We really missed the traditional parade. But several folks organized old car parade. Old cars are defined as 1970 or older, 50 years old, although some 70’s cars slipped in. (Suzi and I had a 1928 Model A Ford until we moved to Alaska. It was considered an antique but for most of the time we owned it, it would not qualify for this parade, not old enough.) The cars started at Whale Park and drove the length of the road system, detouring down some main residential and business streets. They did some stylin’ & crusin’. The participants were socially distanced in their cars and most Sitkans could look out their windows or step out on their decks or lawns as the cars cruised by. And what about parade music? well I put together an hour of crusin’ music and played it on Raven Radio, so the cars had it playin’ while they was a cruisin’. We musically cruised Highways 49, 61, and 66, in our Merry Oldsmobile’s, Rocket 88s, Solid Gold Cadillacs, Tin Lizzies, 409s and Hot Rod Lincolns with Maybelline, Mustang Sally, Lucille (in that Oldsmobile), Dinah Shore (seeing the USA in her Chevrolet) while Jenny took a ride. And Chuck is still frustrated because he can’t unfasten his safety belt. It was all American (Except the Beatles let us drive their car.)
After the show I sanitized the microphone, computer mice, keyboards, faders, headphones and headed to the Centennial building to take some pic of the cars.
One thing that went off as usual was the Rotary Duck Race. Every year Rotary dumps thousands of numbered yellow rubber duckies into Granite Creek at the highway bridge.
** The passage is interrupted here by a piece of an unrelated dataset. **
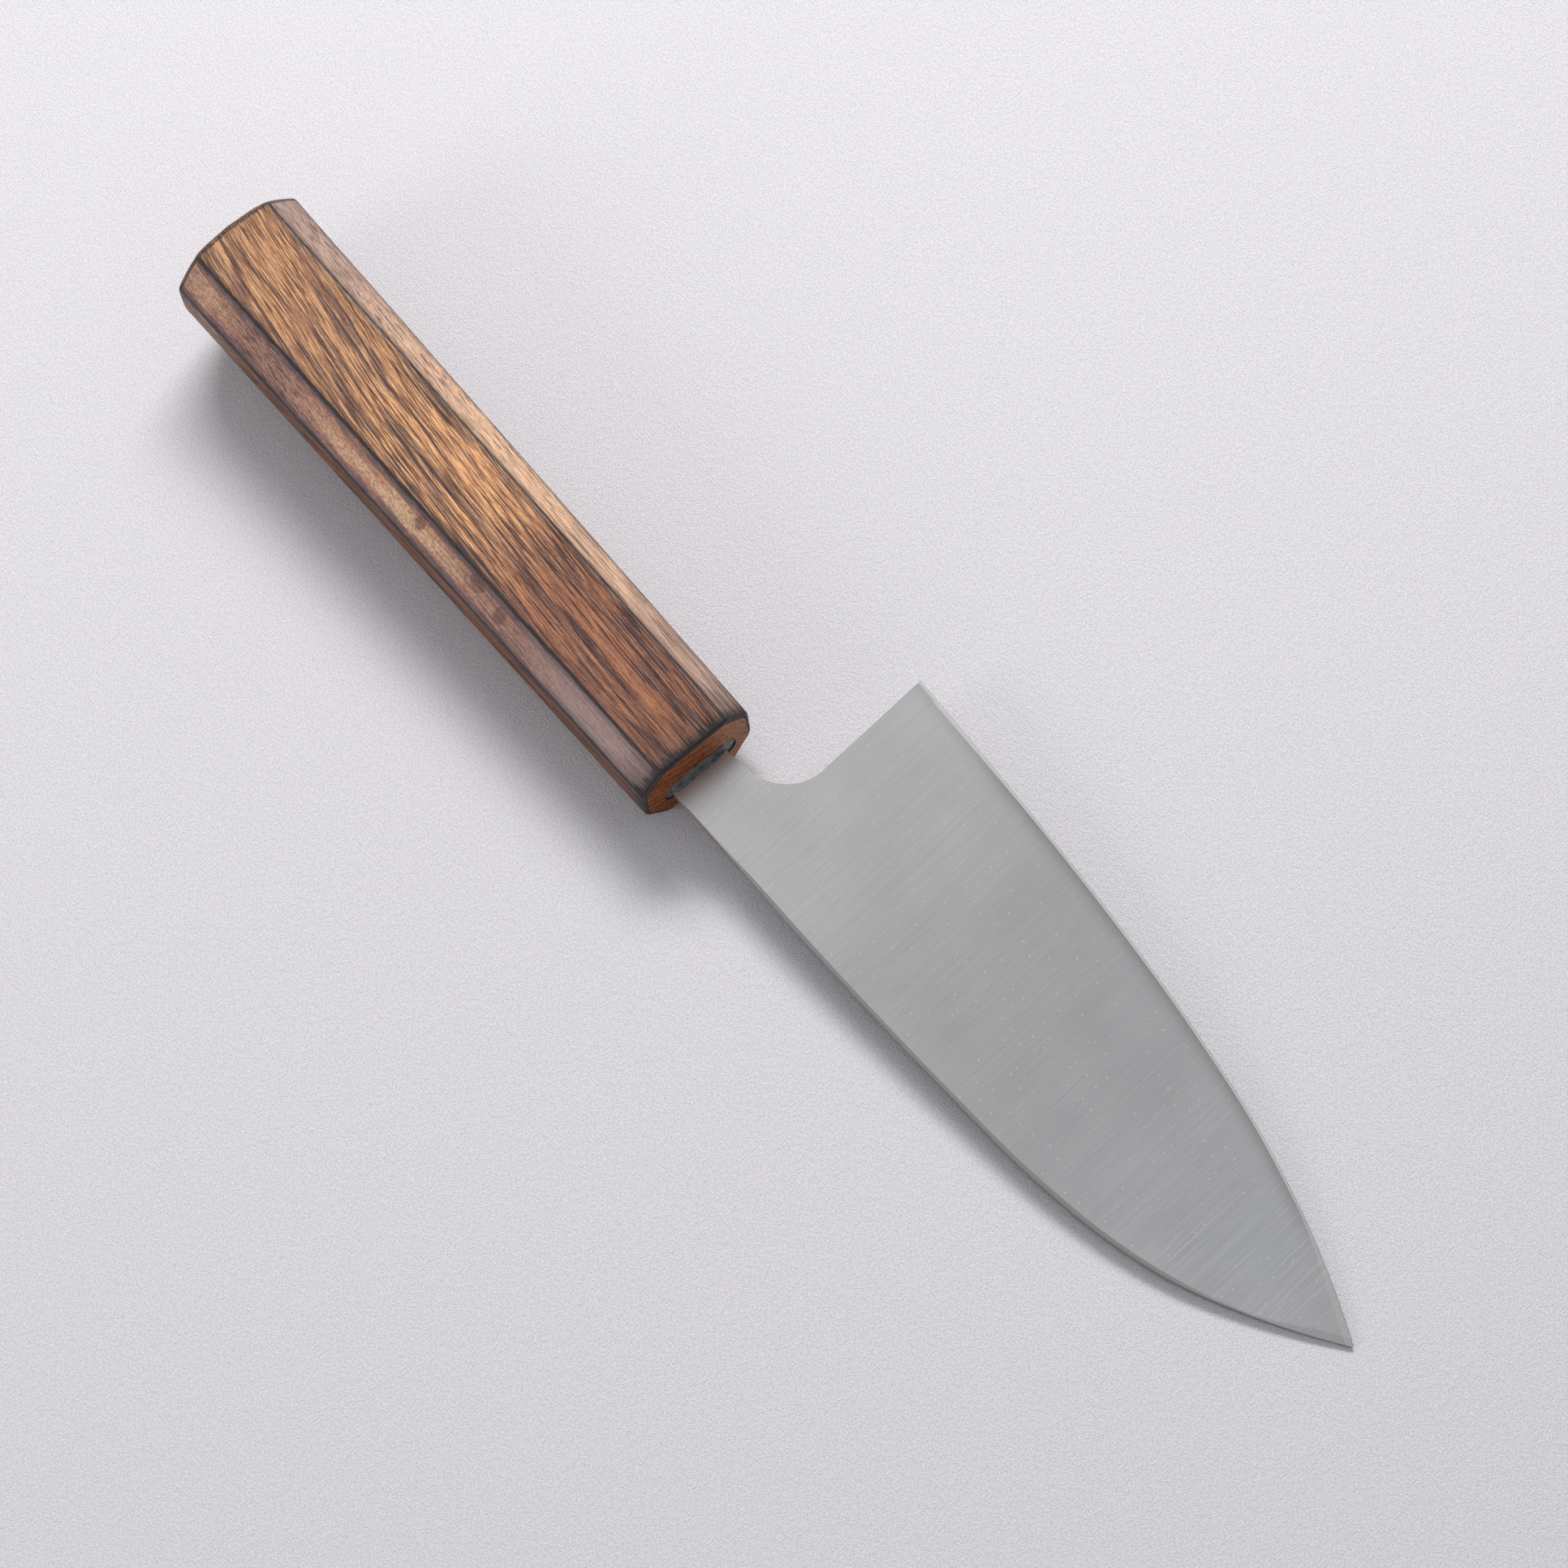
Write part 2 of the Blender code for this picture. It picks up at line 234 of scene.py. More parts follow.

The first three ducks to the weir at the mouth of the creek and the last duck win prizes for those who purchased that duck’s number. Another 22 Ducks are also winners, but I have no idea why. Since we’re all outside and stretched along the riverbank social distancing worked pretty well. Duck wranglers with rakes helped move along those ducks that got stuck on rocks. The weir assured that no ducks escaped to become oceanic invasive species. All ducks counted and accounted for.
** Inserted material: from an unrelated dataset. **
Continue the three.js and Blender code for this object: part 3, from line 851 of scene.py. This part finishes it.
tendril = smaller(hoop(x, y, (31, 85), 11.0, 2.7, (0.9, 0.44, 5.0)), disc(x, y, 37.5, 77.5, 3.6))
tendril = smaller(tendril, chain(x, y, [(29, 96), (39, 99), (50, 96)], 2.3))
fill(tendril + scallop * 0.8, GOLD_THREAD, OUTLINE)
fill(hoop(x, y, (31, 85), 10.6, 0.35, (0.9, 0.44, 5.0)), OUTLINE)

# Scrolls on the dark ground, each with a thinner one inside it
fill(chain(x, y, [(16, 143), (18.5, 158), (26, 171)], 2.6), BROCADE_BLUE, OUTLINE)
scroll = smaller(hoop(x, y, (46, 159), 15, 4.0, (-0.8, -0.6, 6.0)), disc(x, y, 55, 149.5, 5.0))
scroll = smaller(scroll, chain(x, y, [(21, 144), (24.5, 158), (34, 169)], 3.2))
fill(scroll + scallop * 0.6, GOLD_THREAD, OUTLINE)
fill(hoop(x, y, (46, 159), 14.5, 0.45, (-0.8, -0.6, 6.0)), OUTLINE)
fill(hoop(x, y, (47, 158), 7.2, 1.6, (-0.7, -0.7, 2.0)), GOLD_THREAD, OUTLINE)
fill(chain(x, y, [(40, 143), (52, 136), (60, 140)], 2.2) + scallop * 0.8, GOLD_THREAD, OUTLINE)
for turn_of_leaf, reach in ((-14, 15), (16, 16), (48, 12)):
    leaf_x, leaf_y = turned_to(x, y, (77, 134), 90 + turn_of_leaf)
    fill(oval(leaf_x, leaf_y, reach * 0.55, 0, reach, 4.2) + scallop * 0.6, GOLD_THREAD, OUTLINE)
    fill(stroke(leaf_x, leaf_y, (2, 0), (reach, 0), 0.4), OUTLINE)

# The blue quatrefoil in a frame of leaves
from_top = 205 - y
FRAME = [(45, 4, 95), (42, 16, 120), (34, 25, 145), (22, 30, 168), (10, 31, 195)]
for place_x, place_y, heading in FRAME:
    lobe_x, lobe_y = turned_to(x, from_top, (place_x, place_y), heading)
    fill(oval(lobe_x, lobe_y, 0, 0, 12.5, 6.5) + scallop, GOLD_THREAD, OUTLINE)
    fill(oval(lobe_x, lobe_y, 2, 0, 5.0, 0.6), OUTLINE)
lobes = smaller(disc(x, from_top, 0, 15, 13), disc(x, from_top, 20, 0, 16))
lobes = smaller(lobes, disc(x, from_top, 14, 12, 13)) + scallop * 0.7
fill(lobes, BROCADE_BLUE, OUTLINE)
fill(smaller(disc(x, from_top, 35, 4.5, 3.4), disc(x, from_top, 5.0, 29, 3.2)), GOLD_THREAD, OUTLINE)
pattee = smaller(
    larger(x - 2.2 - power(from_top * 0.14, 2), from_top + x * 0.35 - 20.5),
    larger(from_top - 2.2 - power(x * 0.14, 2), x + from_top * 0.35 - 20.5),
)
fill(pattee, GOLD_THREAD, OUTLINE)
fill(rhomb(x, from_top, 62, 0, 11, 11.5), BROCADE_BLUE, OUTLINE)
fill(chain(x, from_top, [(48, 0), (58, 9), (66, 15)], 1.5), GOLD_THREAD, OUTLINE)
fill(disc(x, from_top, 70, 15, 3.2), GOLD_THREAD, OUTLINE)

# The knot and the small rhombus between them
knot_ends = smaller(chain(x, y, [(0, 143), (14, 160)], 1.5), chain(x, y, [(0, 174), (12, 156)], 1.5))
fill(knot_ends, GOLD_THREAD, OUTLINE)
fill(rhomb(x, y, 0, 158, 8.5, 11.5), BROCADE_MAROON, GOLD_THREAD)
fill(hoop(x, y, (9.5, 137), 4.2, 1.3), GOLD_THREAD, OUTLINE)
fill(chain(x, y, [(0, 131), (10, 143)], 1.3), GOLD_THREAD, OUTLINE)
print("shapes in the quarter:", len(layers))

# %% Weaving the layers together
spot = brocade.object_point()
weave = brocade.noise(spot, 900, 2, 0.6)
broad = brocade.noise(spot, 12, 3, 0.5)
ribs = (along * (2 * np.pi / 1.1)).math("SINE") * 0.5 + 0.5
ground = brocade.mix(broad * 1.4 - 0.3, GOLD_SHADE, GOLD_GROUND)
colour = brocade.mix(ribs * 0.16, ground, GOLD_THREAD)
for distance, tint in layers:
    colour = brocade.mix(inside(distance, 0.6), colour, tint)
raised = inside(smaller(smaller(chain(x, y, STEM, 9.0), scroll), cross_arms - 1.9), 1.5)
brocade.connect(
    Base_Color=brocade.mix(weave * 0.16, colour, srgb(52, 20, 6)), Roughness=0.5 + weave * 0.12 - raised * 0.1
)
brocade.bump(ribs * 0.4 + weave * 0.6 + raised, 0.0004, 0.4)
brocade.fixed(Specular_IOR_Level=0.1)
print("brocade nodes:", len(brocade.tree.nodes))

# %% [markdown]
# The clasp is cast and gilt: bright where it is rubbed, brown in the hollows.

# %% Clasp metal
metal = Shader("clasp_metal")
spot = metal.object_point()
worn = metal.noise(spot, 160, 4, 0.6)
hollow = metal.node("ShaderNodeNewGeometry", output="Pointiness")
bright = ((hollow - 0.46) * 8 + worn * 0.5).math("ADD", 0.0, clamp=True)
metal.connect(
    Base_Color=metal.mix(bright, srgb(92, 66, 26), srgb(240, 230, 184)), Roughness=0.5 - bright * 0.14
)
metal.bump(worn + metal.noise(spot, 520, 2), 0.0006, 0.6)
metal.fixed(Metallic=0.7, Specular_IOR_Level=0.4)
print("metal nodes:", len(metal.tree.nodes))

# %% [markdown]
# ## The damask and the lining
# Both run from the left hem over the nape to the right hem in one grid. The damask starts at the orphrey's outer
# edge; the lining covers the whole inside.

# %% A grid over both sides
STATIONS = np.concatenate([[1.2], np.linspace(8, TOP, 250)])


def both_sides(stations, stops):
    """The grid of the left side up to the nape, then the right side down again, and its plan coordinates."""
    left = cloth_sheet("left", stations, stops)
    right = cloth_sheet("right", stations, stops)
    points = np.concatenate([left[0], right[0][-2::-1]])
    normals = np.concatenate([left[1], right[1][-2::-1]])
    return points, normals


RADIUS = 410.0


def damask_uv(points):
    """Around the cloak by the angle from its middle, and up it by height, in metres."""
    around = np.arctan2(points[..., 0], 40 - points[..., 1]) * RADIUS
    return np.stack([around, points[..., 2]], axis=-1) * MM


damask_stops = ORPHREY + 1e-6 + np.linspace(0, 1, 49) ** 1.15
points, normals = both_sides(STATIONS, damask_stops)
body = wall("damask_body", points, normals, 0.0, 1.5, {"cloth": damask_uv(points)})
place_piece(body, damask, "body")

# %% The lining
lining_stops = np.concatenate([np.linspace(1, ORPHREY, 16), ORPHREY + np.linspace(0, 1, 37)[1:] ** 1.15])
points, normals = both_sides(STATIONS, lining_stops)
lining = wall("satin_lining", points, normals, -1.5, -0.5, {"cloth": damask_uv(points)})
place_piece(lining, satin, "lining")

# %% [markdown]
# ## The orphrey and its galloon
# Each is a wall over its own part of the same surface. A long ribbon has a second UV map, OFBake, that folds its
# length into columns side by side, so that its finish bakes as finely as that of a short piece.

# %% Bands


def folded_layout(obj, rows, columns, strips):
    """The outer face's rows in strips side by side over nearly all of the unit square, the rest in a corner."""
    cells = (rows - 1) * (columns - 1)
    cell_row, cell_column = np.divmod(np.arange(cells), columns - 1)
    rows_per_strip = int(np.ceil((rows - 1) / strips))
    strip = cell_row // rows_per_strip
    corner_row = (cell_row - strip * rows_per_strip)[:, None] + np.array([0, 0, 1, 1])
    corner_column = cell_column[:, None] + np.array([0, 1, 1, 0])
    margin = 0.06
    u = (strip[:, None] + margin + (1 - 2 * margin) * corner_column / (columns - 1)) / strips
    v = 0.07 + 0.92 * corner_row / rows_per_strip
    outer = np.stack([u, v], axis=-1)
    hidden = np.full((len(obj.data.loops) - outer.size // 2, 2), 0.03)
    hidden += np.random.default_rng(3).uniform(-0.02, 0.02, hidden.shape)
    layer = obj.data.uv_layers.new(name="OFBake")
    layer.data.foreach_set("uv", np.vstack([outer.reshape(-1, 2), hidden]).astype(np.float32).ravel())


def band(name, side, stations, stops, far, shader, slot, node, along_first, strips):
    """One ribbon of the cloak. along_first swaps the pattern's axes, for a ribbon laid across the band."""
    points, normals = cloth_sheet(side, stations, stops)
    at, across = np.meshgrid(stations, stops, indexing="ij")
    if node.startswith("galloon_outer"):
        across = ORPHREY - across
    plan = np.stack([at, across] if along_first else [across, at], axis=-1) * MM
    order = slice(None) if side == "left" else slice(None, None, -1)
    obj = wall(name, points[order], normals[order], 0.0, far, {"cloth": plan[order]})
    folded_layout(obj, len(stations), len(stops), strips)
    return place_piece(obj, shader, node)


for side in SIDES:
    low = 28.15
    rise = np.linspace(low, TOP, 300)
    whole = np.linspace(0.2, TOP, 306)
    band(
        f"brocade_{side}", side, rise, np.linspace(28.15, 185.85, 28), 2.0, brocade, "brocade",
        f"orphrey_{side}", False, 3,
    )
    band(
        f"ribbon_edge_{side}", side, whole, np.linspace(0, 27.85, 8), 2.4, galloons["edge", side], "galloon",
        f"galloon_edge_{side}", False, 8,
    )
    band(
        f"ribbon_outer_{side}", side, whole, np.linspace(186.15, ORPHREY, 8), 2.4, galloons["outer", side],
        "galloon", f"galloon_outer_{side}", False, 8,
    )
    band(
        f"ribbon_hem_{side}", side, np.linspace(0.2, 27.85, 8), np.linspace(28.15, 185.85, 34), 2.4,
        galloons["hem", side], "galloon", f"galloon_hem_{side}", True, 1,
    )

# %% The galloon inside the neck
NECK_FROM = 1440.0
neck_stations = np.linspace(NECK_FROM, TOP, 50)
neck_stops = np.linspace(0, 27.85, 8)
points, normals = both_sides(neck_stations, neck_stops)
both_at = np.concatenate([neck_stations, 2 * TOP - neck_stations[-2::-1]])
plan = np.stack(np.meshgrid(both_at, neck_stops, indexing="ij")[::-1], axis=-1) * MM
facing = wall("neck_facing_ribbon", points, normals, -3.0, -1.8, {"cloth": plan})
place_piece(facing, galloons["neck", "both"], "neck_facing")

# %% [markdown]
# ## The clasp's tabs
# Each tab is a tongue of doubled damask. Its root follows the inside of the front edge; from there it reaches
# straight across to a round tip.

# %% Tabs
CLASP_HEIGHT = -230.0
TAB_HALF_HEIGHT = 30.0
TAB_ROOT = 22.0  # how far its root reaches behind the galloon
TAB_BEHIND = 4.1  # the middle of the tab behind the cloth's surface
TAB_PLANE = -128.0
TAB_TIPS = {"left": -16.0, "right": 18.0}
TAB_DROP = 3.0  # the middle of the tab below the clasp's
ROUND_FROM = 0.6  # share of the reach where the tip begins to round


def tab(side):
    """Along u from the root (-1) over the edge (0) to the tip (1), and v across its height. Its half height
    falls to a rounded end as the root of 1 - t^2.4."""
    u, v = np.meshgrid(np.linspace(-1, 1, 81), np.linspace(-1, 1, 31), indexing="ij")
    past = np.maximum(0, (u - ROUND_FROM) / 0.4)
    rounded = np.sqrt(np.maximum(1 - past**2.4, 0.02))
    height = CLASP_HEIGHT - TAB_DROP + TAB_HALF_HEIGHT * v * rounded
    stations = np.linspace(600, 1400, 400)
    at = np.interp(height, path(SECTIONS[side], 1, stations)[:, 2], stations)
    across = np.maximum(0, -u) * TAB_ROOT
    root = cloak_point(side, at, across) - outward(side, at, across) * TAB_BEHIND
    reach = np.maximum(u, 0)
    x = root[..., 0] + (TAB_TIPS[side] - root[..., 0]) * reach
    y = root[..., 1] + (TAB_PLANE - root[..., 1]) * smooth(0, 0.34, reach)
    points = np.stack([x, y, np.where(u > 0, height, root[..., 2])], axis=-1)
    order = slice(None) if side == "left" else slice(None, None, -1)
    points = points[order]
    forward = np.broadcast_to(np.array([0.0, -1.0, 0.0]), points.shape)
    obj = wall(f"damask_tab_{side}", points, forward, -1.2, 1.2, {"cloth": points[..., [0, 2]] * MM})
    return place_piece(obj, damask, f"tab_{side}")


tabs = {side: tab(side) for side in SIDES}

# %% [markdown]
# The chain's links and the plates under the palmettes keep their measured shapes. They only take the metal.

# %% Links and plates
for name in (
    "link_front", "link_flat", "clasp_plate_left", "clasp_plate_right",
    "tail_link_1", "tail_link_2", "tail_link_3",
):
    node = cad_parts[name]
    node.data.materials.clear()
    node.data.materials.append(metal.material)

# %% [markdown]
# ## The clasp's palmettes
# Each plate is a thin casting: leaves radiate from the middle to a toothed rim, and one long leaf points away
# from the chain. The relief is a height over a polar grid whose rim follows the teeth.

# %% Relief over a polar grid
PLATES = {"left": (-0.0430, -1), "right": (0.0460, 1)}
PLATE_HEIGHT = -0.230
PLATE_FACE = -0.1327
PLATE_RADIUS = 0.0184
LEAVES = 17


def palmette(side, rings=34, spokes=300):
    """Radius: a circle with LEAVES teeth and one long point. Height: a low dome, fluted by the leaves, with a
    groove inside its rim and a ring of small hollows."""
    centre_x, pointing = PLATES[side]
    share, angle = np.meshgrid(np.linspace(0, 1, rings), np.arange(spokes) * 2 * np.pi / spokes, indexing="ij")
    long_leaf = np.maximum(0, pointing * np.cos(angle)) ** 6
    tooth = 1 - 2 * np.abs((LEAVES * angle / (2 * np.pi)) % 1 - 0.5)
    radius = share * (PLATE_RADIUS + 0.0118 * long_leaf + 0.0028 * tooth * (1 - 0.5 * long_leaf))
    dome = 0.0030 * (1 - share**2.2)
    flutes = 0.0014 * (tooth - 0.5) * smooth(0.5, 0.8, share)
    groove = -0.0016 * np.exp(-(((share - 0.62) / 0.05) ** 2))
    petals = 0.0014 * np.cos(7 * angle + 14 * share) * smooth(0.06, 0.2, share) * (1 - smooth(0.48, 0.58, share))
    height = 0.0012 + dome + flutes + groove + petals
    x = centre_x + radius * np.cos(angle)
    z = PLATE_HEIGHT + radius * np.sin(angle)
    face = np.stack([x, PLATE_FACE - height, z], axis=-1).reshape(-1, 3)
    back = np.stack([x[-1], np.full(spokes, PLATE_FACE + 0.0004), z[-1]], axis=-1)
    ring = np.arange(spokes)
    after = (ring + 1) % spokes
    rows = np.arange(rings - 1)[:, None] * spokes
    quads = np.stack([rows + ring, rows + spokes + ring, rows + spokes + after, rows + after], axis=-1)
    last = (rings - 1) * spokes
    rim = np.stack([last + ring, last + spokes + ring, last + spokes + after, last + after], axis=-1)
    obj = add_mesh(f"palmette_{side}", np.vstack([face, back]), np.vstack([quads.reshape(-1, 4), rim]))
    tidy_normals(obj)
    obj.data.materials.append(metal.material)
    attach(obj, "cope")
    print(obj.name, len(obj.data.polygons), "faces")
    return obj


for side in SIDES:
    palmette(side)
(And all the money raised by Rotary stays in Sitka as grants to local organizations. Proceeds from last year’s Duck Race went to help feed Sitkans during the COVID Crisis. More is needed this year so, of course, it had to go on.)
So even with social distancing and no water fight, we had a fine 4th. And no doubt there will be rumbling booms all night. Now about fixing the dry part. Suzi and I are toasting the glorious 4th with glass of Port.